Provided entries:
————————

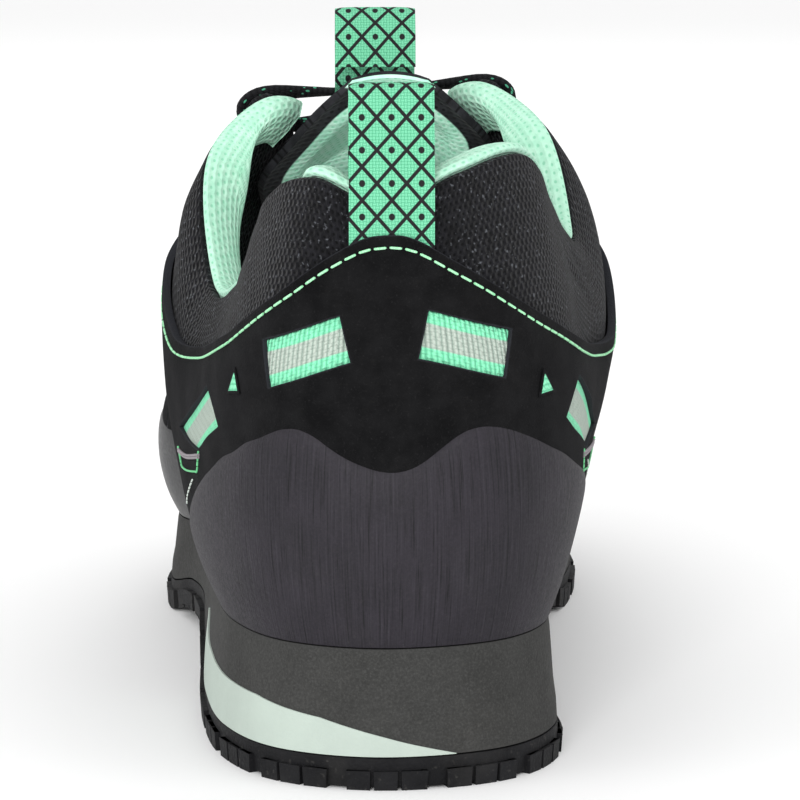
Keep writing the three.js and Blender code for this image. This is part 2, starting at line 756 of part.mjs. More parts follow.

————————

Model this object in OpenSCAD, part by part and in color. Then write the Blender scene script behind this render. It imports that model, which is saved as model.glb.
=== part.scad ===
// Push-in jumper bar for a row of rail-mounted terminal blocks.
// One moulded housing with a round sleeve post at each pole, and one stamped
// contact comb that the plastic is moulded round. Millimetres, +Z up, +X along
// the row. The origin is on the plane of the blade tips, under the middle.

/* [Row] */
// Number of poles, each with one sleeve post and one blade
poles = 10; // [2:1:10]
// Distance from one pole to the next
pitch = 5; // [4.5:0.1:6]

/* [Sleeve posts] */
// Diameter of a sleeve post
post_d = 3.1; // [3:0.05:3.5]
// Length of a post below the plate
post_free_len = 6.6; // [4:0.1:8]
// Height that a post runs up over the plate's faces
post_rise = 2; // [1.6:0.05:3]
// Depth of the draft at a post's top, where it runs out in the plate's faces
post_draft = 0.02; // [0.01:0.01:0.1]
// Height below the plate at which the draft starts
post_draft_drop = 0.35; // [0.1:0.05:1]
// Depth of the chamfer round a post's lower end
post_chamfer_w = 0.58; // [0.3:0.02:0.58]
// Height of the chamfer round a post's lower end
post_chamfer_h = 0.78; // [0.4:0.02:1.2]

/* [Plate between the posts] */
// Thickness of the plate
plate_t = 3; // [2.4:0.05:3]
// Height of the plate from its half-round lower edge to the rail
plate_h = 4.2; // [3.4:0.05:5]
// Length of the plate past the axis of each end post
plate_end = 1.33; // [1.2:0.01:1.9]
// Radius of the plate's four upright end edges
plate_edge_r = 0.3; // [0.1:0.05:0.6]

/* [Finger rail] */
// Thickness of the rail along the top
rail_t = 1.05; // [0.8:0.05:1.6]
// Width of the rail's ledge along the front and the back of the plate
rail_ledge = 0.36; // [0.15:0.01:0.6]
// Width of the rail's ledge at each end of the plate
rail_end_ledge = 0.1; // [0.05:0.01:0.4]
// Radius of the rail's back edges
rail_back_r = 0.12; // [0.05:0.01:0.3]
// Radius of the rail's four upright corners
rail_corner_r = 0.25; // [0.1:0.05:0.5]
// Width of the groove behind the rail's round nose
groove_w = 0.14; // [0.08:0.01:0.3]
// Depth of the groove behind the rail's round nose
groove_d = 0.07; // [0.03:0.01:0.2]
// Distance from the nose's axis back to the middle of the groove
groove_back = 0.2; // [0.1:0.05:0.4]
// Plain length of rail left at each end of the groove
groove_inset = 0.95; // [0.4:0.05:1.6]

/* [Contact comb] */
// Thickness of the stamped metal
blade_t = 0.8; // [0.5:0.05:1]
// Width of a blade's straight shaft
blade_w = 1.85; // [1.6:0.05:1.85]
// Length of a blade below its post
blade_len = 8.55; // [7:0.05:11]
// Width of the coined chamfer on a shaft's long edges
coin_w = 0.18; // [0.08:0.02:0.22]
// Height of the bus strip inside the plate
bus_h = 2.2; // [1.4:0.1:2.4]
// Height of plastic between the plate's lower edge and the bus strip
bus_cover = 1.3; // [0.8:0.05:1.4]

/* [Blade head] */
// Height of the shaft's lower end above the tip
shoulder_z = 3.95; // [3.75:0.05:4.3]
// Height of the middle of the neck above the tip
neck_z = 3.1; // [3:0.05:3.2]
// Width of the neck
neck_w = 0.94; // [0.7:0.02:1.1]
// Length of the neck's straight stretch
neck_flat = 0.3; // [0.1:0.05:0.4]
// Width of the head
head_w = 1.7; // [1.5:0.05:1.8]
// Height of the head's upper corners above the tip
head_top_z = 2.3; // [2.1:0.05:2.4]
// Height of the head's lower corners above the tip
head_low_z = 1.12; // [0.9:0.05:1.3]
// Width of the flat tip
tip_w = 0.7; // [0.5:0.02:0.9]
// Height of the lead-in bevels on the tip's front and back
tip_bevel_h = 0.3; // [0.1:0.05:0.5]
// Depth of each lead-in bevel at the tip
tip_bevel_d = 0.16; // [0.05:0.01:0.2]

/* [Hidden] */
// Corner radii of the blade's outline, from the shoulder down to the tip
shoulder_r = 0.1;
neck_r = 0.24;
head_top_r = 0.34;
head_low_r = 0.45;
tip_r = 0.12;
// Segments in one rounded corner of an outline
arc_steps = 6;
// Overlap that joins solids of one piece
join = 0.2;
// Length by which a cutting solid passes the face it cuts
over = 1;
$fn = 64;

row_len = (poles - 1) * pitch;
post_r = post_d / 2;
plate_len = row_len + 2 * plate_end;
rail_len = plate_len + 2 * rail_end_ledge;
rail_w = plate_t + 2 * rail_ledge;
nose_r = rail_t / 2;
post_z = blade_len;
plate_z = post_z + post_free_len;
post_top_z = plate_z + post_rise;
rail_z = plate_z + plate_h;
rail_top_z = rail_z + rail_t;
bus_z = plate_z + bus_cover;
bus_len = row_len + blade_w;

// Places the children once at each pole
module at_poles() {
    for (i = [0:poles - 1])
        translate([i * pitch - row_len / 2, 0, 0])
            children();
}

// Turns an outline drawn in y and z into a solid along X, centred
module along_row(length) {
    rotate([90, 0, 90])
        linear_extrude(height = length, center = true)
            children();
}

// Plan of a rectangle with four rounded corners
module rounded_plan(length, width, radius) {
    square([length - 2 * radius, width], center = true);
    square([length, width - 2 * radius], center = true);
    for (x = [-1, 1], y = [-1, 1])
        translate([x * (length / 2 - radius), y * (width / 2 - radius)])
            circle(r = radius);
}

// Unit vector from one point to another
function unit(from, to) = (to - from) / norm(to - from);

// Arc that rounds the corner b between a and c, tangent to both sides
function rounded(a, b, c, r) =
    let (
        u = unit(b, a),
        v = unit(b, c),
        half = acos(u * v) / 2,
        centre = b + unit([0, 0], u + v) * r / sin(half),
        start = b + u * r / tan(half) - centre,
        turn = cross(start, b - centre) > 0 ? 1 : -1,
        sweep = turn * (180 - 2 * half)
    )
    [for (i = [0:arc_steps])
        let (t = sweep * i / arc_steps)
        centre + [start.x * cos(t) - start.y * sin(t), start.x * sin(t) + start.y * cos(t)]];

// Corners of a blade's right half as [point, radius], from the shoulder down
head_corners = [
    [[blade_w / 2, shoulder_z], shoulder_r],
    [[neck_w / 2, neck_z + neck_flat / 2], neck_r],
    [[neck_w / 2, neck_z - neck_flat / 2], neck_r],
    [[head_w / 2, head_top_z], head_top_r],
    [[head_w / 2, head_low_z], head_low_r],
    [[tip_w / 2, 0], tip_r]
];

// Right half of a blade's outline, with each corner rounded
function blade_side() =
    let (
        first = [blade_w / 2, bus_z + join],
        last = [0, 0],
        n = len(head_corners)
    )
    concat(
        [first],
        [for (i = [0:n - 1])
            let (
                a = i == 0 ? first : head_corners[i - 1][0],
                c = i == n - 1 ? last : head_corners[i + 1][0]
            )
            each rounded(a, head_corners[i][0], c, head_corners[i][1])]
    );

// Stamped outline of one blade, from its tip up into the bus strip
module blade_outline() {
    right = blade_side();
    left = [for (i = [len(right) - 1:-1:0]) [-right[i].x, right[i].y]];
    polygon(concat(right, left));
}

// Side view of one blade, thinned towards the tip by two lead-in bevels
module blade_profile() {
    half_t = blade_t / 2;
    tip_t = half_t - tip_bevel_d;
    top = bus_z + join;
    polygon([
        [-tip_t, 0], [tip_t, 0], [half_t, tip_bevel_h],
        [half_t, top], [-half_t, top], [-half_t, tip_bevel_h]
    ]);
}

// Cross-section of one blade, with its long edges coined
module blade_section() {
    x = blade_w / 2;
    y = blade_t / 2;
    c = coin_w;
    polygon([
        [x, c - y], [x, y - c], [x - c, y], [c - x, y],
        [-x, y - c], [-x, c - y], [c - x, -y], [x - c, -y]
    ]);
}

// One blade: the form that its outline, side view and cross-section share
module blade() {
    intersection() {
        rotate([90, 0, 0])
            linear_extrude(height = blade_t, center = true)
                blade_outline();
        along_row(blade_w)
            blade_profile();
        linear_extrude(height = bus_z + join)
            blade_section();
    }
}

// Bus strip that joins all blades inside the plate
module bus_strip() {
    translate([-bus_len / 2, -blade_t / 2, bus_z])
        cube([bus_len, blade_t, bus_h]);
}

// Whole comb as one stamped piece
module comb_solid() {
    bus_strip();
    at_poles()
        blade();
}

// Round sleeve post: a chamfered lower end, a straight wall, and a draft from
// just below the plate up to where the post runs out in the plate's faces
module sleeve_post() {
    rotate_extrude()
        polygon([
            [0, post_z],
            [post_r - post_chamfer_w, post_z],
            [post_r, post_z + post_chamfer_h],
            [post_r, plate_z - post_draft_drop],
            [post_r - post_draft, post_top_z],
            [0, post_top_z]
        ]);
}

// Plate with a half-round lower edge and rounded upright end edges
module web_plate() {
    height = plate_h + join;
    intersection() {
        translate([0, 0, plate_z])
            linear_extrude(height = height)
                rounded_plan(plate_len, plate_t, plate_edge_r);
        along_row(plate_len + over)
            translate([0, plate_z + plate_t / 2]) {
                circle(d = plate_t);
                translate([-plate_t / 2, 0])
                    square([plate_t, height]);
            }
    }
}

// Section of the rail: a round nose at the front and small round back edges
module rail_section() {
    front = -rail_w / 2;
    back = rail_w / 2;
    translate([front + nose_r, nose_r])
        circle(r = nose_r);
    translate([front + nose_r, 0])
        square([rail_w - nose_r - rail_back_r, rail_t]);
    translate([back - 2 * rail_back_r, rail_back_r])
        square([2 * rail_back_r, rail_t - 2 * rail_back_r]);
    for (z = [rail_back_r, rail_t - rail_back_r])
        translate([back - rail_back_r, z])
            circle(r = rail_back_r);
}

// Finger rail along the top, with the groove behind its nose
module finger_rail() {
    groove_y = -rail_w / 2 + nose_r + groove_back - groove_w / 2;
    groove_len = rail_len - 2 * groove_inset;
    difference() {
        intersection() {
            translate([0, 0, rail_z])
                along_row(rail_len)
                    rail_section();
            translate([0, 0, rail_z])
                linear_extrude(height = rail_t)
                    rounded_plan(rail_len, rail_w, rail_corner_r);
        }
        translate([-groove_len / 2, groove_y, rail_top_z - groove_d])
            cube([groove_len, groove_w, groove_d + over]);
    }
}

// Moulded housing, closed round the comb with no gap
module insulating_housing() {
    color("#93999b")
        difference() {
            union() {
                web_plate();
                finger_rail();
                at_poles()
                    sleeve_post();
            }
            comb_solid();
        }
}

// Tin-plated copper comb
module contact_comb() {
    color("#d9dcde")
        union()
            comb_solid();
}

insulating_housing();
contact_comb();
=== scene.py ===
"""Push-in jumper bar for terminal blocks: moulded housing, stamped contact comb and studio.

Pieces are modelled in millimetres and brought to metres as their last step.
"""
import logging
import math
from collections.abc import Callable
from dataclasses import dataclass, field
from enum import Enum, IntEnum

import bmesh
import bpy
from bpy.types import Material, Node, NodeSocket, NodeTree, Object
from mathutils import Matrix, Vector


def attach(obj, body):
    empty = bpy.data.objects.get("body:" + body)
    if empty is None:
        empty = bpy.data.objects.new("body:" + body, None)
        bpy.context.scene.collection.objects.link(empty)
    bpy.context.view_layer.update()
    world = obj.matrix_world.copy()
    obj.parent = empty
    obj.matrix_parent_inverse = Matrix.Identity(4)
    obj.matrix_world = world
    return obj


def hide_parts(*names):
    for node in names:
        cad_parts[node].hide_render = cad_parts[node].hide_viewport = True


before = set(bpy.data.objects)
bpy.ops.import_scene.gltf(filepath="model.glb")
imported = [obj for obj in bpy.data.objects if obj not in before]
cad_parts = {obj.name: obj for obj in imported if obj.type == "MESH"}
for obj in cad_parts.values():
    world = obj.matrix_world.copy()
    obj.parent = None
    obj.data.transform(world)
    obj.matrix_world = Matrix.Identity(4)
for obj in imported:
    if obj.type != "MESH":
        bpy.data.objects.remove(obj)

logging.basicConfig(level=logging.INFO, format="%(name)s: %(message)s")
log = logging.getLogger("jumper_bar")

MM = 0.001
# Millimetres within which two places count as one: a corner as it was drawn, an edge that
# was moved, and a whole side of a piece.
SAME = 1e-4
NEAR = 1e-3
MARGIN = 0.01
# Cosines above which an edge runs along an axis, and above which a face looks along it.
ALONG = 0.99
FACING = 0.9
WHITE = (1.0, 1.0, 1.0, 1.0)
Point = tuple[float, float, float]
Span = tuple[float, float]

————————

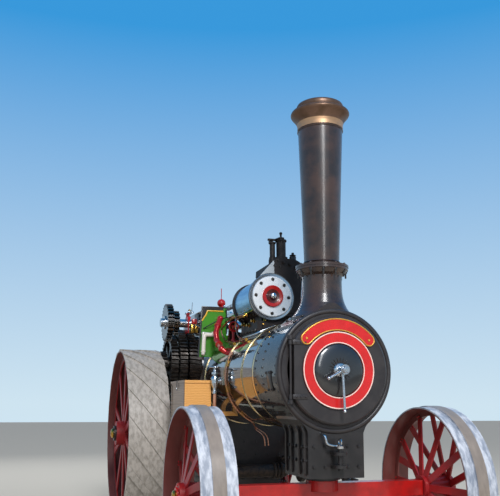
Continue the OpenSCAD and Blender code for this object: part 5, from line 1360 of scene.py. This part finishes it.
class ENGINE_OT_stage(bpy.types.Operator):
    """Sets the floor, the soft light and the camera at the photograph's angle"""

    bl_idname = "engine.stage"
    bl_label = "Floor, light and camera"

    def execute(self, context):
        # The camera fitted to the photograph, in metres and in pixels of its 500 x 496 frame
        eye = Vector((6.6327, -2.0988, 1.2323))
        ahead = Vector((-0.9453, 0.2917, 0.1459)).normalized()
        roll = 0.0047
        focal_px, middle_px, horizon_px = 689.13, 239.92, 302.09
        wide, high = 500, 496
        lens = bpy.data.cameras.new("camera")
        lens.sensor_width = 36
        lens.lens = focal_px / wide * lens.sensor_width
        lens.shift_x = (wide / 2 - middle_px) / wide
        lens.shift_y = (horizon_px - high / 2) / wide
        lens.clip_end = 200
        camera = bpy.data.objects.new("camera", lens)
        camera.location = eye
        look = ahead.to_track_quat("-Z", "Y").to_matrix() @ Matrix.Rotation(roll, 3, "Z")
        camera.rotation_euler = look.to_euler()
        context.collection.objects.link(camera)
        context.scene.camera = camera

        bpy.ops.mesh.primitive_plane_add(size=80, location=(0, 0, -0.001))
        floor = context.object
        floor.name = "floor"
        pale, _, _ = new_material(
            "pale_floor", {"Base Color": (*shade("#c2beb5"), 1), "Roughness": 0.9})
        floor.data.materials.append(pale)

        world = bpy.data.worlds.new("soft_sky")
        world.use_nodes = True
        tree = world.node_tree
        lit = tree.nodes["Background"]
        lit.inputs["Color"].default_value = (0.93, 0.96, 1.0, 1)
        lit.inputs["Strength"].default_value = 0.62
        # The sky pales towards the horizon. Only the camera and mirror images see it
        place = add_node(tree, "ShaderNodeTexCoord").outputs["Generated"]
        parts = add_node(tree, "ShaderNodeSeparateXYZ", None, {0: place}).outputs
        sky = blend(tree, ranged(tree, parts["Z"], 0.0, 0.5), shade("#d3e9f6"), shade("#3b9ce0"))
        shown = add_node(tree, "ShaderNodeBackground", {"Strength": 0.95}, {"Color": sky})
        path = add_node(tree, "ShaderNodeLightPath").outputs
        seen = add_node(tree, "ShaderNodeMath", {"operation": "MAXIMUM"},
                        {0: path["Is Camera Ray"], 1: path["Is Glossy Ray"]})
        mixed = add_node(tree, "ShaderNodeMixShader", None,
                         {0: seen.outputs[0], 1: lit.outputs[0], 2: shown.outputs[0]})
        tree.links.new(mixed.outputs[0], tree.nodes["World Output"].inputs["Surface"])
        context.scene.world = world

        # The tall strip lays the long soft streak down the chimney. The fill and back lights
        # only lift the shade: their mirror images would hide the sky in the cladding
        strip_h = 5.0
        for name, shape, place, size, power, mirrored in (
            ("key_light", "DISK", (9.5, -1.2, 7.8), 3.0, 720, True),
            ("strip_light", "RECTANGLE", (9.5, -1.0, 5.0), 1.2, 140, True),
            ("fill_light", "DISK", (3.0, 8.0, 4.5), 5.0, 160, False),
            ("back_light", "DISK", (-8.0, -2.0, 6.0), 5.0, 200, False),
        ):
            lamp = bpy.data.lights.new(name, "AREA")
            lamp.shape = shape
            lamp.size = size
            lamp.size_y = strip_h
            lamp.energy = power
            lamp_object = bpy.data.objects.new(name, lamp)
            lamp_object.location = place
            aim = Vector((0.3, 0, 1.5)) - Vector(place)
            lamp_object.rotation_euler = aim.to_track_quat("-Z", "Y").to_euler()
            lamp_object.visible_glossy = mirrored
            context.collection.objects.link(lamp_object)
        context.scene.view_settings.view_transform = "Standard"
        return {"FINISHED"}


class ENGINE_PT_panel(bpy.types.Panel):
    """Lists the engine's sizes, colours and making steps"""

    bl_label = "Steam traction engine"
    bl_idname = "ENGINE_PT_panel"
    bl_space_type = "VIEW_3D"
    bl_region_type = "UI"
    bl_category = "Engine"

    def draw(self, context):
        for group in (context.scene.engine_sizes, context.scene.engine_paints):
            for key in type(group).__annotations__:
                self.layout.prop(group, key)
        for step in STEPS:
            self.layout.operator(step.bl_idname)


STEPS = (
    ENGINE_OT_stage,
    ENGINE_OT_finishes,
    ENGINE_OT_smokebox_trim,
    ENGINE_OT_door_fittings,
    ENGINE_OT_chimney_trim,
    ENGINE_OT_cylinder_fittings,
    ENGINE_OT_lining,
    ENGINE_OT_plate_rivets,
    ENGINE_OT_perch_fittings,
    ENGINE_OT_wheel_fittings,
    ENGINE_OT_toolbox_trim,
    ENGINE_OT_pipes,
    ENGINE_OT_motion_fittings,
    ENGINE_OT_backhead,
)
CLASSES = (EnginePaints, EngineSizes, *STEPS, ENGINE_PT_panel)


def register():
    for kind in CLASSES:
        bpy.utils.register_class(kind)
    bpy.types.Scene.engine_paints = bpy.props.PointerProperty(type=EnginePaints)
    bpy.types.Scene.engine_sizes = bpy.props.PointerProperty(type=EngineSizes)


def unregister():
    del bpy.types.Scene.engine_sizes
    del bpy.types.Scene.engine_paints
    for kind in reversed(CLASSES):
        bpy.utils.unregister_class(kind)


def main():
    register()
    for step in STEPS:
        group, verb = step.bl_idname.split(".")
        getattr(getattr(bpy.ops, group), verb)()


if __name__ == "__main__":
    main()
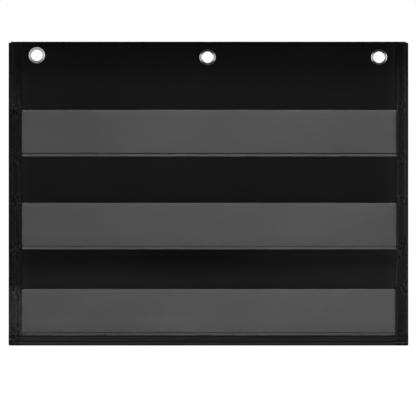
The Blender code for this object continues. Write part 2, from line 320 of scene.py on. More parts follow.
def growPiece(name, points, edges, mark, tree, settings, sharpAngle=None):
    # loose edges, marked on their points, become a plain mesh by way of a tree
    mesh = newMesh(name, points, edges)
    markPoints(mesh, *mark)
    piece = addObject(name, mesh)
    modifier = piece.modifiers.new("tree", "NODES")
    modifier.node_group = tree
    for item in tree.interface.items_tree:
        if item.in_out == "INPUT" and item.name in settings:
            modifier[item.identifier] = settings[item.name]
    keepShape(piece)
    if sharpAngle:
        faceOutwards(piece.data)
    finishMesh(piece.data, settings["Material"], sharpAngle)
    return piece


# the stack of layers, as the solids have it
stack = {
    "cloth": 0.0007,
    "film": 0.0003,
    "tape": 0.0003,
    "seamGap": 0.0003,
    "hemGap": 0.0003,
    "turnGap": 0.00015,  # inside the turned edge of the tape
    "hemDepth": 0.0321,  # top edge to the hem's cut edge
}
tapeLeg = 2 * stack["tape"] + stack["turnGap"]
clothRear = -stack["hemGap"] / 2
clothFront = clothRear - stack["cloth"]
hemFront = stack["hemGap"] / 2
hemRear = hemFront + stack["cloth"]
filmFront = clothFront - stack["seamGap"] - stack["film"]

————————

Written instruction: Everything from the line that contains "obj.matrix_parent_inverse = Matrix.Identity(4)" to the line that contains "Span = tuple[float, float]" must be transcribed exactly, both end lines included.

Written reply:
    obj.matrix_parent_inverse = Matrix.Identity(4)
    obj.matrix_world = world
    return obj


def hide_parts(*names):
    for node in names:
        cad_parts[node].hide_render = cad_parts[node].hide_viewport = True


before = set(bpy.data.objects)
bpy.ops.import_scene.gltf(filepath="model.glb")
imported = [obj for obj in bpy.data.objects if obj not in before]
cad_parts = {obj.name: obj for obj in imported if obj.type == "MESH"}
for obj in cad_parts.values():
    world = obj.matrix_world.copy()
    obj.parent = None
    obj.data.transform(world)
    obj.matrix_world = Matrix.Identity(4)
for obj in imported:
    if obj.type != "MESH":
        bpy.data.objects.remove(obj)

logging.basicConfig(level=logging.INFO, format="%(name)s: %(message)s")
log = logging.getLogger("jumper_bar")

MM = 0.001
# Millimetres within which two places count as one: a corner as it was drawn, an edge that
# was moved, and a whole side of a piece.
SAME = 1e-4
NEAR = 1e-3
MARGIN = 0.01
# Cosines above which an edge runs along an axis, and above which a face looks along it.
ALONG = 0.99
FACING = 0.9
WHITE = (1.0, 1.0, 1.0, 1.0)
Point = tuple[float, float, float]
Span = tuple[float, float]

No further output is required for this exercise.